Once upon a time, my wife, Kathy, thought it would be fun to sign us up for ballroom dancing class. On the surface, it seemed like a good idea--I can think of few things that sound more exciting, more senuous, than doing the tango with Kathy.

The classes were an unmitigated disaster. While I am not the most coordinated person in the world, I don't have two left feet. Nevertheless, Kathy and I fought the whole time, because Kathy refused to follow my lead. Now I am not so macho that I need to be in charge all the time, but the dances are designed for one person to lead and the other to follow. When I tried to lead, and Kathy resisted, tugging me in other directions. "No," she said, "I don't want to lead. You are the man--you lead, just do it the right way!" (We ended up soon after that dropping the class, and doing the tango with Kathy remains one of my unfulfilled fantasies.)

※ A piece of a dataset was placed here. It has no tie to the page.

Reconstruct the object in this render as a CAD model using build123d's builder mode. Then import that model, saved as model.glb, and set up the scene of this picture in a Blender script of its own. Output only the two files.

Sanctification, according to A.B. Simpson, is about obedience. Obedience is a hard concept for many of us to accept, but I ask you to look at submission and obedience as dancing with God and learning to follow God's lead, even when (especially when!) you question whether he is "doing it the right way!"

Kathy and I watch "Dancing with the Stars" from time to time, and she has commented that the female celebrities dancing with the male professional dancers have an easier time than the male female professionals have with the male celebrities. "Those female stars just have to let the male professionals lead them, but the female professionals have to trust the male celebrities to get it right!" she says. In your dance with God, I trust you to realize that God is "the professional" and you can trust in him to get it right.